:: MATERIAL ::

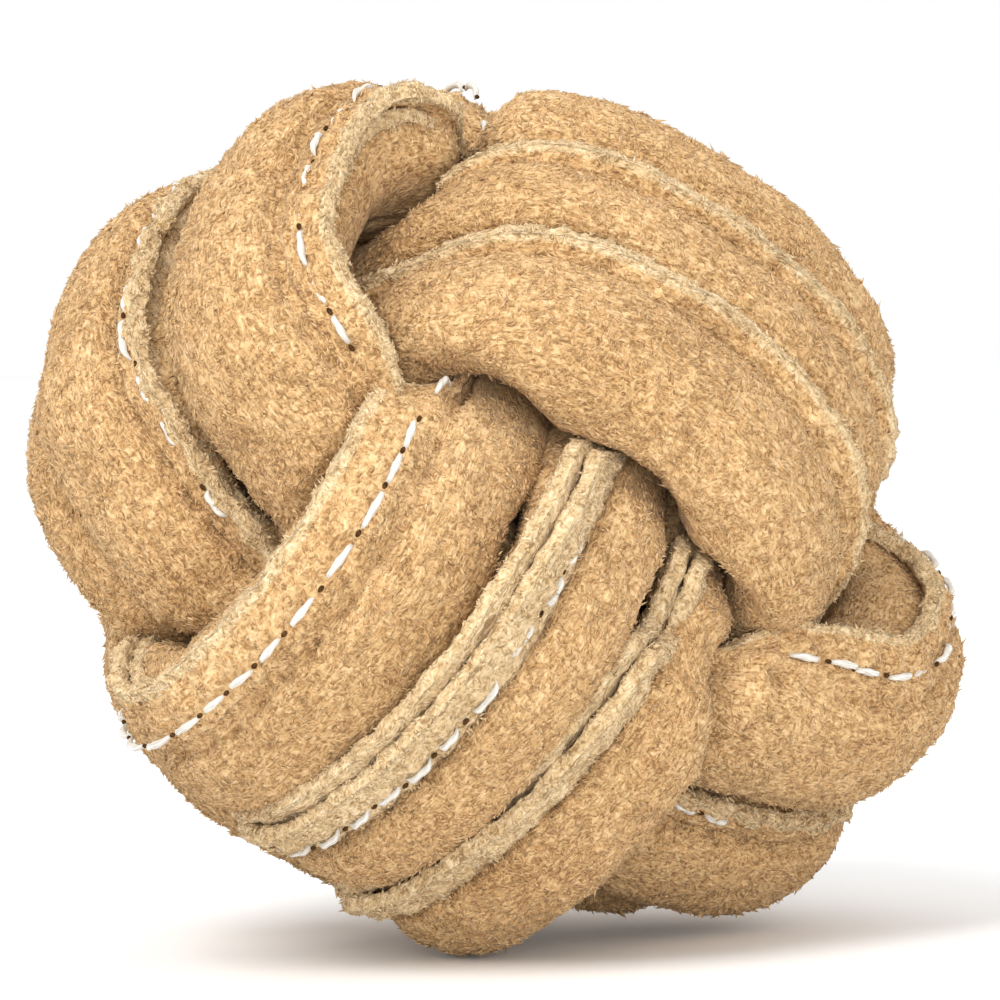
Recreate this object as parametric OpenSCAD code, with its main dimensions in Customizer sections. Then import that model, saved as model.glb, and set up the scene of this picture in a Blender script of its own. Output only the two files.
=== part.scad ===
// Suede knot ball: three groups of three stuffed leather tubes, woven over and under each other
// round a ball of stuffing. Every tube is a closed turn, a rectangle with round corners. Its two
// short runs lie outside one group, and its two long runs pass under the other group.
// Origin at the centre of the ball, +Z up, with the ball standing on three of its outer turns and
// the middle of the c group facing -Y. Millimetres.

/* [Weave] */
// Distance between neighbouring tubes, which sets the whole size of the ball
tube_pitch = 13.8; // [12:0.1:20]

/* [Tubes] */
// Outside diameter of a tube as a share of the pitch
tube_fullness = 0.985; // [0.9:0.005:0.99]
// Thickness of the leather
leather_t = 1.4; // [1:0.1:1.6]

/* [Seams] */
// How far the flat seam allowance of an edge tube stands out sideways
flange_w = 4; // [2:0.5:5]
// Width of the gap between the two leather edges of a seam
seam_gap = 0.2; // [0.1:0.05:0.4]
// Length of one stitch
stitch_l = 3; // [2:0.1:4]
// Distance from one stitch to the next, before it is rounded to fill a run evenly
stitch_pitch = 5; // [4.5:0.1:8]
// Diameter of the thread
thread_d = 0.7; // [0.4:0.1:0.9]

/* [Filling] */
// Gap between the core ball and the tubes round it
core_gap = 0.3; // [0.1:0.1:2]
// Gap between the leather and the filling of a tube
fill_gap = 0.1; // [0.05:0.05:0.5]

/* [Hidden] */

$fn = 48;
tube_r = tube_pitch * tube_fullness / 2;
suede_colour = "#d7af78";
edge_suede_colour = "#dcb985";
filling_colour = "#e8e2d4";
thread_colour = "#f4efe2";

// Round tubes pack without a gap when the outer runs lie three pitches from the centre, the
// under runs two pitches, and each corner bends round the edge tube that it passes.
outer_reach = 3 * tube_pitch;
under_reach = 2 * tube_pitch;
bend_r = tube_pitch;
outer_run_l = 2 * tube_pitch;
under_run_l = 4 * tube_pitch;
core_d = 2 * (under_reach - tube_r - core_gap);

// The front group's long axis dips below the horizon by the angle between a cube's edge and the
// plane across its diagonal, because the ball stands on the corner where three groups meet.
corner_dip = asin(1 / sqrt(3));
C_GROUP = 0;
A_GROUP = -120;
B_GROUP = 120;

// A standing seam fills the valley beside its tube, no higher than the tube itself, and its
// outer face lies on the plane halfway to the next tube.
fin_t = 2 * leather_t + seam_gap;
fin_side = tube_pitch / 2 - fin_t / 2;
fin_foot = tube_r * 0.35;
fin_top = tube_r;

// Turn 1 is the edge turn, on the side that every seam of its group points to.
EDGE_TURN = 1;

// Where each of the four bends has its centre, and the angle that it starts at.
BENDS = [
    [[under_reach, bend_r], 0],
    [[-under_reach, bend_r], 90],
    [[-under_reach, -bend_r], 180],
    [[under_reach, -bend_r], 270],
];

module place_turn(group_angle, i) {
    rotate([0, 0, group_angle])
        rotate([45, corner_dip, -90])
            translate([0, 0, (2 - i) * tube_pitch])
                children();
}

// Sweeps a section along two opposite straight runs. In the section, x points away from the
// centre of the ball and y along the row of tubes, towards the seams.
module two_runs(start_angle, reach, length) {
    for (half_turn = [0, 180])
        rotate(start_angle + half_turn)
            translate([reach, 0, 0])
                rotate([90, 0, 0])
                    linear_extrude(length, center = true)
                        children();
}

module four_bends() {
    for (bend = BENDS)
        translate(bend[0])
            rotate(bend[1])
                rotate_extrude(angle = 90)
                    translate([bend_r, 0])
                        children();
}

module outer_runs() {
    two_runs(0, outer_reach, outer_run_l)
        children();
}

module under_runs() {
    two_runs(90, under_reach, under_run_l)
        children();
}

module whole_turn() {
    outer_runs()
        children();
    under_runs()
        children();
    four_bends()
        children();
}

// Stitches on two opposite straight runs, on one line of the section.
module run_stitches(start_angle, reach, length, out, side) {
    count = floor(length / stitch_pitch);
    step = length / count;
    for (half_turn = [0, 180], n = [0:count - 1])
        rotate(start_angle + half_turn)
            translate([reach + out, (n + 0.5) * step - length / 2, side])
                rotate([90, 0, 0])
                    cylinder(d = thread_d, h = stitch_l, center = true, $fn = 16);
}

// Stitches round the four bends, on one line of the section.
module bend_stitches(out, side) {
    line_r = bend_r + out;
    count = floor(line_r * PI / 2 / stitch_pitch);
    step = 90 / count;
    sweep = stitch_l / line_r * 180 / PI;
    for (bend = BENDS, n = [0:count - 1])
        translate(bend[0])
            rotate(bend[1] + (n + 0.5) * step - sweep / 2)
                rotate_extrude(angle = sweep)
                    translate([line_r, side])
                        circle(d = thread_d, $fn = 16);
}

module tube_section() {
    difference() {
        circle(r = tube_r);
        circle(r = tube_r - leather_t);
    }
}

module standing_fin_section() {
    difference() {
        translate([fin_foot, fin_side - fin_t / 2])
            square([fin_top - fin_foot, fin_t]);
        translate([fin_foot + leather_t, fin_side - seam_gap / 2])
            square([fin_top - fin_foot, seam_gap]);
        circle(r = tube_r - leather_t);
    }
}

module flange_section() {
    difference() {
        translate([-fin_t / 2, tube_r - leather_t])
            square([fin_t, flange_w + leather_t]);
        translate([-seam_gap / 2, tube_r])
            square([seam_gap, flange_w + leather_t]);
        circle(r = tube_r - leather_t);
    }
}

module core_ball() {
    color(filling_colour)
        sphere(d = core_d, $fn = 96);
}

module cover(group_angle, i) {
    color(i == EDGE_TURN ? edge_suede_colour : suede_colour)
        place_turn(group_angle, i) {
            if (i == EDGE_TURN) {
                outer_runs() {
                    tube_section();
                    flange_section();
                }
                four_bends() {
                    tube_section();
                    flange_section();
                }
                under_runs()
                    tube_section();
            } else {
                whole_turn() {
                    tube_section();
                    standing_fin_section();
                }
            }
        }
}

module filling(group_angle, i) {
    color(filling_colour)
        place_turn(group_angle, i)
            whole_turn()
                circle(r = tube_r - leather_t - fill_gap);
}

module seam_thread(group_angle, i) {
    flange_out = (fin_t + thread_d) / 2;
    flange_side = tube_r + flange_w / 2;
    fin_out = (fin_foot + fin_top) / 2;
    thread_side = fin_side + (fin_t + thread_d) / 2;
    color(thread_colour)
        place_turn(group_angle, i) {
            if (i == EDGE_TURN) {
                run_stitches(0, outer_reach, outer_run_l, flange_out, flange_side);
                bend_stitches(flange_out, flange_side);
            } else {
                run_stitches(0, outer_reach, outer_run_l, fin_out, thread_side);
                run_stitches(90, under_reach, under_run_l, fin_out, thread_side);
                bend_stitches(fin_out, thread_side);
            }
        }
}

core_ball();
cover(C_GROUP, 1);  // cover_c1
cover(C_GROUP, 2);  // cover_c2
cover(C_GROUP, 3);  // cover_c3
cover(A_GROUP, 1);  // cover_a1
cover(A_GROUP, 2);  // cover_a2
cover(A_GROUP, 3);  // cover_a3
cover(B_GROUP, 1);  // cover_b1
cover(B_GROUP, 2);  // cover_b2
cover(B_GROUP, 3);  // cover_b3
filling(C_GROUP, 1);  // filling_c1
filling(C_GROUP, 2);  // filling_c2
filling(C_GROUP, 3);  // filling_c3
filling(A_GROUP, 1);  // filling_a1
filling(A_GROUP, 2);  // filling_a2
filling(A_GROUP, 3);  // filling_a3
filling(B_GROUP, 1);  // filling_b1
filling(B_GROUP, 2);  // filling_b2
filling(B_GROUP, 3);  // filling_b3
seam_thread(C_GROUP, 1);  // seam_thread_c1
seam_thread(C_GROUP, 2);  // seam_thread_c2
seam_thread(C_GROUP, 3);  // seam_thread_c3
seam_thread(A_GROUP, 1);  // seam_thread_a1
seam_thread(A_GROUP, 2);  // seam_thread_a2
seam_thread(A_GROUP, 3);  // seam_thread_a3
seam_thread(B_GROUP, 1);  // seam_thread_b1
seam_thread(B_GROUP, 2);  // seam_thread_b2
seam_thread(B_GROUP, 3);  // seam_thread_b3
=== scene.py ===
"""Suede knot ball: nine stuffed tubes of golden tan suede, woven three by three by three.

Lengths are millimetres until a mesh is made, and MM turns them into metres. Every tube is a closed
turn. Its section has two axes: out, away from the ball's centre, and side, along the row of
tubes towards the seams.
"""
import math

import bpy
import numpy as np
from mathutils import Matrix, Vector


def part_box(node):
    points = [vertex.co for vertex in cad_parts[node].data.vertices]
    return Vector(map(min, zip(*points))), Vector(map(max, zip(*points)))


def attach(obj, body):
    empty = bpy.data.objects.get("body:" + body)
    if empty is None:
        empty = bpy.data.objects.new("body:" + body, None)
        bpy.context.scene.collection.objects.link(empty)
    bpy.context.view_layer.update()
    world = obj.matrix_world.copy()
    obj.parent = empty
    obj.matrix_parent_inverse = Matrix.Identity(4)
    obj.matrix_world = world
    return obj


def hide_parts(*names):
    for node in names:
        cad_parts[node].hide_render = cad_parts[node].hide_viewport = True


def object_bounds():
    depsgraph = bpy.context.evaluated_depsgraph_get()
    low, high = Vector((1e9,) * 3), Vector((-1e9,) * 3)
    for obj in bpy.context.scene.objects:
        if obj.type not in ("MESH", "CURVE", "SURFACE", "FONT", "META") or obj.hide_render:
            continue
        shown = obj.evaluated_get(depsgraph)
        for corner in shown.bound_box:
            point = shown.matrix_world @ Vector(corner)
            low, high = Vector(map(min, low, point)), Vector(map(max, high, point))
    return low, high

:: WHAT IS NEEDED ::
Restate, word for word and with nothing added, the lines from the first line of the listing through the one where "leather_t = 1.4; // [1:0.1:1.6]" stands.

:: COMPLETED EXERCISE ::
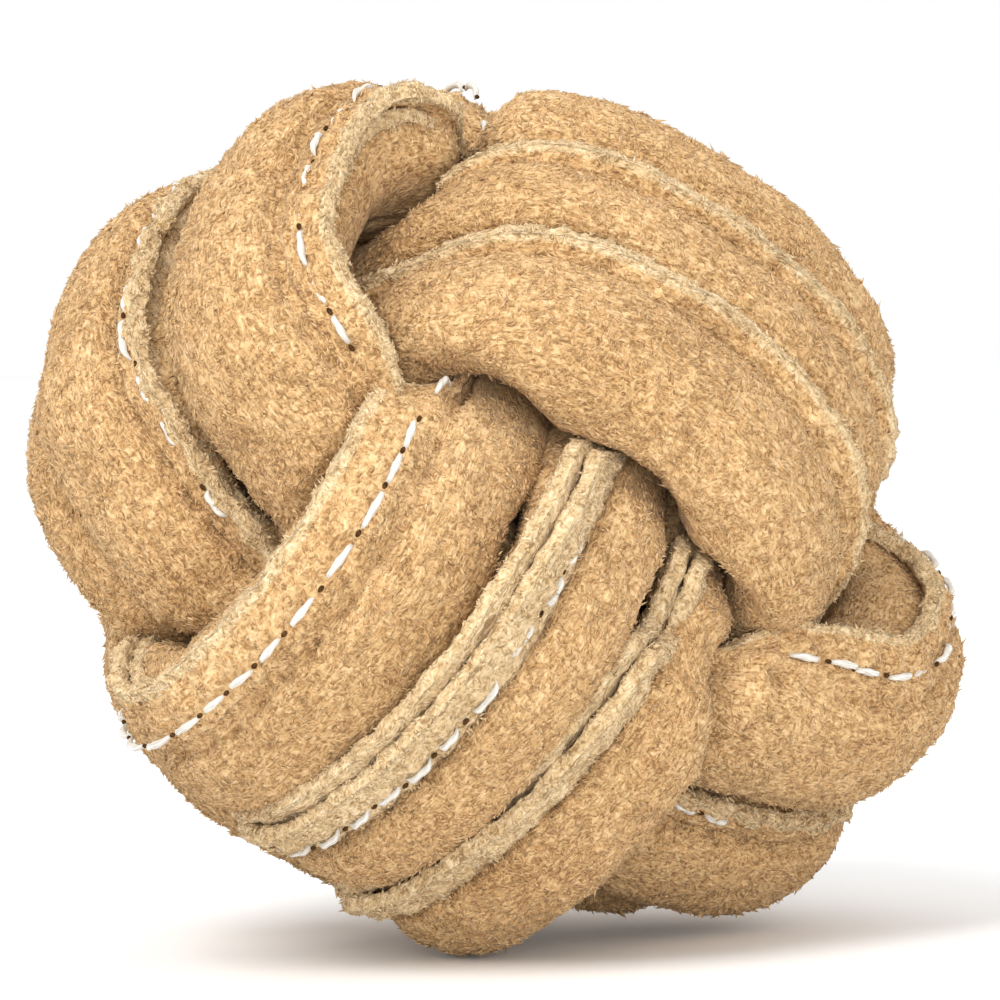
Recreate this object as parametric OpenSCAD code, with its main dimensions in Customizer sections. Then import that model, saved as model.glb, and set up the scene of this picture in a Blender script of its own. Output only the two files.
=== part.scad ===
// Suede knot ball: three groups of three stuffed leather tubes, woven over and under each other
// round a ball of stuffing. Every tube is a closed turn, a rectangle with round corners. Its two
// short runs lie outside one group, and its two long runs pass under the other group.
// Origin at the centre of the ball, +Z up, with the ball standing on three of its outer turns and
// the middle of the c group facing -Y. Millimetres.

/* [Weave] */
// Distance between neighbouring tubes, which sets the whole size of the ball
tube_pitch = 13.8; // [12:0.1:20]

/* [Tubes] */
// Outside diameter of a tube as a share of the pitch
tube_fullness = 0.985; // [0.9:0.005:0.99]
// Thickness of the leather
leather_t = 1.4; // [1:0.1:1.6]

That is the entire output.